> [Available data]:
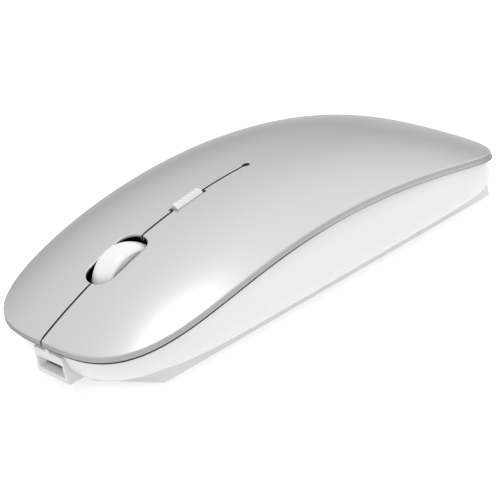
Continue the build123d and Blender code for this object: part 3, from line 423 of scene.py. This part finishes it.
# ---------------------------------------------------------------- materials
# Lean of a surface from 0 (faces down) through 0.5 (upright) to 1 (faces up), where the painted shade
# changes.
PAINTED_SHADE_STOPS = (0.40, 0.46, 0.56, 0.72)


class Shader:
    """A material whose colour, roughness and fine relief come from noise at a real scale; its colour can
    also carry painted shade by which way the surface faces.
    """

    def __init__(self, name):
        self.material = bpy.data.materials.new(name)
        self.material.use_nodes = True
        self.tree = self.material.node_tree
        self.bsdf = self.tree.nodes["Principled BSDF"]
        self.coordinates = self.tree.nodes.new("ShaderNodeTexCoord").outputs["Object"]

    def settle(self, **values):
        """Values that are the same all over, set on the shader's own sockets."""
        for socket, value in values.items():
            self.bsdf.inputs[socket.replace("_", " ")].default_value = value
        return self

    def noise(self, grain, detail=2.0, stretch=(1, 1, 1)):
        """Noise with grains of the given size in mm."""
        mapping = self.tree.nodes.new("ShaderNodeMapping")
        mapping.inputs["Scale"].default_value = stretch
        self.tree.links.new(self.coordinates, mapping.inputs["Vector"])
        noise = self.tree.nodes.new("ShaderNodeTexNoise")
        noise.inputs["Scale"].default_value = 1 / (grain * MM)
        noise.inputs["Detail"].default_value = detail
        self.tree.links.new(mapping.outputs["Vector"], noise.inputs["Vector"])
        return noise.outputs["Fac"]

    def ramp(self, source, *stops):
        """Colour ramp of (position, colour) stops."""
        ramp = self.tree.nodes.new("ShaderNodeValToRGB")
        elements = ramp.color_ramp.elements
        while len(elements) < len(stops):
            elements.new(0.5)
        for element, (position, colour) in zip(elements, stops):
            element.position = position
            element.color = (*colour, 1)
        self.tree.links.new(source, ramp.inputs["Fac"])
        return ramp.outputs["Color"]

    def colour(self, source, *stops):
        self.tree.links.new(self.ramp(source, *stops), self.bsdf.inputs["Base Color"])
        return self

    def paint_shade_by_lean(self, source, upright_painted_shade, under, *stops):
        """Painted shade: like colour, but scaled by these shares where the surface is upright or faces down,
        by its facing and not by any light.
        """
        normal = self.tree.nodes["Texture Coordinate"].outputs["Normal"]
        split = self.tree.nodes.new("ShaderNodeSeparateXYZ")
        span = self.tree.nodes.new("ShaderNodeMapRange")
        span.inputs["From Min"].default_value = -1.0
        self.tree.links.new(normal, split.inputs["Vector"])
        self.tree.links.new(split.outputs["Z"], span.inputs["Value"])
        # Painted shade: a ramp by the surface's facing, multiplied into the colour.
        down, upright, leaning, level = PAINTED_SHADE_STOPS
        lean_shade_factor = self.ramp(span.outputs["Result"], (down, grey(under)), (upright, grey(upright_painted_shade)),
                         (leaning, grey(upright_painted_shade)), (level, grey(1.0)))
        scale = self.tree.nodes.new("ShaderNodeVectorMath")
        scale.operation = "MULTIPLY"
        self.tree.links.new(self.ramp(source, *stops), scale.inputs[0])
        self.tree.links.new(lean_shade_factor, scale.inputs[1])
        self.tree.links.new(scale.outputs["Vector"], self.bsdf.inputs["Base Color"])
        return self

    def roughness(self, source, low, high):
        span = self.tree.nodes.new("ShaderNodeMapRange")
        span.inputs["From Min"].default_value = 0.3
        span.inputs["From Max"].default_value = 0.7
        span.inputs["To Min"].default_value = low
        span.inputs["To Max"].default_value = high
        self.tree.links.new(source, span.inputs["Value"])
        self.tree.links.new(span.outputs["Result"], self.bsdf.inputs["Roughness"])
        return self

    def relief(self, source, height, strength=1.0):
        """Bump of the given height in mm."""
        bump = self.tree.nodes.new("ShaderNodeBump")
        bump.inputs["Distance"].default_value = height * MM
        bump.inputs["Strength"].default_value = strength
        self.tree.links.new(source, bump.inputs["Height"])
        self.tree.links.new(bump.outputs["Normal"], self.bsdf.inputs["Normal"])
        return self


def grey(value):
    return (value, value, value)


def near(colour, share):
    """The colour made lighter or darker by a share."""
    return tuple(value * share for value in colour)


def silver_lacquer_painted_shade():
    """Fine aluminium flake under a satin clear coat, with painted shade: darker on upright faces and nearly
    black on faces that look down.
    """
    shader = Shader("silver_lacquer_painted_shade")
    flake = shader.noise(0.12, 3.0)
    shader.settle(Metallic=0.85, Coat_Weight=0.2, Coat_Roughness=0.12, Specular_IOR_Level=0.5)
    shader.bsdf.inputs["Specular Tint"].default_value = (*grey(0.28), 1)
    # Painted shade: colour scaled to 0.53 on upright faces and 0.03 on faces that look down; it paints the
    # rim's grey band and the dark line under it.
    shader.paint_shade_by_lean(flake, 0.53, 0.03, (0.3, grey(0.68)), (0.7, grey(0.72)))
    shader.roughness(flake, 0.29, 0.35)
    shader.relief(flake, 0.002, 0.35)
    return shader.material


def moulded_plastic(name, colour, rough, grain=0.3, height=0.002, coat=0.0, upright_painted_shade=1.0):
    """Moulded plastic with a faint texture and slightly uneven gloss; upright faces and faces that look down
    get a painted shade, darkened to the given share.
    """
    shader = Shader(name)
    cloud = shader.noise(9.0, 2.0)
    fine = shader.noise(grain, 3.0)
    shader.settle(Coat_Weight=coat, Coat_Roughness=0.06)
    # Painted shade: upright faces and faces that look down are darkened to the given share; a share of 1.0
    # leaves them as they are.
    shader.paint_shade_by_lean(cloud, upright_painted_shade, upright_painted_shade, (0.25, near(colour, 0.985)), (0.75, near(colour, 1.0)))
    shader.roughness(fine, max(rough - 0.03, 0.02), rough + 0.03)
    shader.relief(fine, height, 0.3)
    return shader.material


def drawn_metal(name, colour, rough):
    """Metal with fine drawing lines along its length."""
    shader = Shader(name)
    lines = shader.noise(0.25, 4.0, stretch=(1, 0.08, 1))
    shader.settle(Metallic=1.0)
    shader.colour(lines, (0.3, near(colour, 0.9)), (0.7, colour))
    shader.roughness(lines, rough - 0.06, rough + 0.08)
    shader.relief(lines, 0.003, 0.4)
    return shader.material


def solder_mask():
    """Green board: darker lines of copper show through the mask."""
    shader = Shader("solder_mask")
    paths = shader.noise(2.2, 0.0, stretch=(1, 0.35, 1))
    dark, light = (0.01, 0.10, 0.045), (0.02, 0.19, 0.085)
    shader.colour(paths, (0.44, dark), (0.47, light), (0.50, dark), (0.56, light))
    shader.roughness(shader.noise(0.4), 0.28, 0.40)
    shader.relief(paths, 0.03, 0.3)
    return shader.material


def clear_moulding():
    """Clear polycarbonate of the sensor's lens and the lamps."""
    shader = Shader("clear_moulding")
    haze = shader.noise(0.5, 3.0)
    shader.settle(Transmission_Weight=0.9, IOR=1.58)
    shader.colour(haze, (0.3, (0.86, 0.88, 0.89)), (0.7, (0.93, 0.94, 0.95)))
    shader.roughness(haze, 0.04, 0.10)
    return shader.material


def foil_wrap():
    """Silvery laminated foil round the cell, faintly creased."""
    shader = Shader("foil_wrap")
    creases = shader.noise(3.5, 5.0)
    shader.settle(Metallic=0.7)
    shader.colour(creases, (0.3, grey(0.46)), (0.7, grey(0.58)))
    shader.roughness(creases, 0.26, 0.46)
    shader.relief(creases, 0.06, 0.5)
    return shader.material


def materials_by_slot():
    """One material for each finish that the record names."""
    return {
        "silver_shell": silver_lacquer_painted_shade(),
        "white_gloss": moulded_plastic("white_gloss_plastic", (0.78, 0.78, 0.78), 0.16, coat=0.4),
        # White satin gets painted shade: its upright faces and faces that look down are darkened to 0.82.
        "white_satin": moulded_plastic("white_satin_plastic_painted_shade", (0.90, 0.90, 0.90), 0.34, upright_painted_shade=0.82),
        "white_wheel": moulded_plastic("white_wheel_rubber", (0.96, 0.96, 0.96), 0.30, grain=0.2),
        "grey_plastic": moulded_plastic("grey_plastic_frame", (0.32, 0.32, 0.33), 0.42),
        "black_plastic": moulded_plastic("black_plastic_case", (0.018, 0.018, 0.019), 0.32),
        "red_plastic": moulded_plastic("red_plastic_plunger", (0.42, 0.02, 0.02), 0.35),
        "board_green": solder_mask(),
        "steel": drawn_metal("zinc_steel", (0.56, 0.56, 0.57), 0.28),
        "bright_metal": drawn_metal("bright_nickel", (0.74, 0.74, 0.75), 0.18),
        "clear_plastic": clear_moulding(),
        "glide_pad": moulded_plastic("glide_pad_plastic", (0.66, 0.66, 0.66), 0.45, grain=0.15),
        "cell_wrap": foil_wrap(),
        "cell_tape": moulded_plastic("amber_tape", (0.55, 0.27, 0.03), 0.30, grain=1.0),
        "red_lead": moulded_plastic("red_lead_cover", (0.50, 0.015, 0.015), 0.38),
        "black_lead": moulded_plastic("black_lead_cover", (0.015, 0.015, 0.015), 0.38),
    }


# ---------------------------------------------------------------- camera, floor and light
TARGET = Vector((0, 0, 0.0105))
CAMERA_AZIMUTH, CAMERA_ELEVATION, CAMERA_ROLL = 54.77, 25.0, -11.973  # degrees
CAMERA_DISTANCE = 0.4343
LENS_MM, SENSOR_MM = 147.6, 36.0
SHIFT = (-0.01037, -0.04437)
WORLD_LOW, WORLD_HIGH = 0.75, 1.06  # the studio grows brighter overhead and towards the back
WORLD_RISE = (0.0, 0.5, 0.85)
FLOOR_HALF, TABLE_GLOW = 1.6, 0.38
BOX_DIRECTION, BOX_DISTANCE = (-0.12, -0.14, 0.98), 0.5
BOX_SIZE, BOX_POWER = (0.15, 0.15), 0.21  # metres, watts


def make_camera():
    """Camera at its angle round, above and rolled about the mouse, with a shifted lens."""
    azimuth, elevation, roll = map(math.radians, (CAMERA_AZIMUTH, CAMERA_ELEVATION, CAMERA_ROLL))
    back = Vector((math.sin(azimuth) * math.cos(elevation),
                   -math.cos(azimuth) * math.cos(elevation), math.sin(elevation)))
    level = Vector((math.cos(azimuth), math.sin(azimuth), 0))
    upright = back.cross(level)
    right = level * math.cos(roll) + upright * math.sin(roll)
    up = upright * math.cos(roll) - level * math.sin(roll)
    camera = bpy.data.objects.new("camera", bpy.data.cameras.new("camera"))
    bpy.context.scene.collection.objects.link(camera)
    camera.data.sensor_width = SENSOR_MM
    camera.data.lens = LENS_MM
    camera.data.shift_x, camera.data.shift_y = SHIFT
    turn = Matrix((right, up, back)).transposed().to_4x4()
    camera.matrix_world = Matrix.Translation(TARGET + back * CAMERA_DISTANCE) @ turn
    bpy.context.scene.camera = camera


def make_floor():
    """Pale table whose own surface glows a little, so the mouse casts only a faint shadow."""
    mesh = bpy.data.meshes.new("floor")
    half = FLOOR_HALF
    corners = [(-half, -half, 0), (half, -half, 0), (half, half, 0), (-half, half, 0)]
    mesh.from_pydata(corners, [], [(0, 1, 2, 3)])
    floor = bpy.data.objects.new("floor", mesh)
    bpy.context.scene.collection.objects.link(floor)
    shader = Shader("pale_floor")
    shader.colour(shader.noise(60.0), (0.3, grey(0.87)), (0.7, grey(0.88)))
    shader.settle(Roughness=0.9, Emission_Color=(1, 1, 1, 1), Emission_Strength=TABLE_GLOW)
    mesh.materials.append(shader.material)


def softbox(name, direction, distance, size, power):
    """Rectangular area light that faces the object from the given direction."""
    light = bpy.data.lights.new(name, "AREA")
    light.energy = power
    light.shape = "RECTANGLE"
    light.size, light.size_y = size
    lamp = bpy.data.objects.new(name, light)
    bpy.context.scene.collection.objects.link(lamp)
    heading = Vector(direction).normalized()
    lamp.location = TARGET + heading * distance
    lamp.rotation_mode = "QUATERNION"
    lamp.rotation_quaternion = heading.to_track_quat("Z", "Y")


def light_scene():
    """White studio that grows brighter overhead, with one softbox above the nose."""
    world = bpy.data.worlds.new("studio")
    world.use_nodes = True
    nodes, links = world.node_tree.nodes, world.node_tree.links
    background = nodes["Background"]
    background.inputs["Color"].default_value = (1, 1, 1, 1)
    heading = nodes.new("ShaderNodeTexCoord").outputs["Generated"]
    along = nodes.new("ShaderNodeVectorMath")
    along.operation = "DOT_PRODUCT"
    along.inputs[1].default_value = WORLD_RISE
    rise = nodes.new("ShaderNodeMapRange")
    rise.inputs["To Min"].default_value = WORLD_LOW
    rise.inputs["To Max"].default_value = WORLD_HIGH
    links.new(heading, along.inputs[0])
    links.new(along.outputs["Value"], rise.inputs["Value"])
    links.new(rise.outputs["Result"], background.inputs["Strength"])
    bpy.context.scene.world = world
    softbox("overhead_box", BOX_DIRECTION, BOX_DISTANCE, BOX_SIZE, BOX_POWER)
    bpy.context.scene.view_settings.view_transform = "Standard"


# ---------------------------------------------------------------- the mouse
def dress_cad_nodes(materials):
    """Give each CAD node the material of the slot that it was packed with."""
    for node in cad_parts.values():
        slot = node.data.materials[0].name
        node.data.materials.clear()
        node.data.materials.append(materials[slot])


make_camera()
make_floor()
light_scene()
finishes = materials_by_slot()
dress_cad_nodes(finishes)
skins = [
    palm_skin(),
    panel_skin("left", 1, LEFT_NOTCH),
    panel_skin("right", -1, RIGHT_NOTCH),
]
for skin in skins:
    skin.data.materials.append(finishes["silver_shell"])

> [To be done]:
Check every line for "finishes" and show the ones that have it.

> [Solution for this exercise]:
Continue the build123d and Blender code for this object: part 3, from line 423 of scene.py. This part finishes it.
finishes = materials_by_slot()
dress_cad_nodes(finishes)
    skin.data.materials.append(finishes["silver_shell"])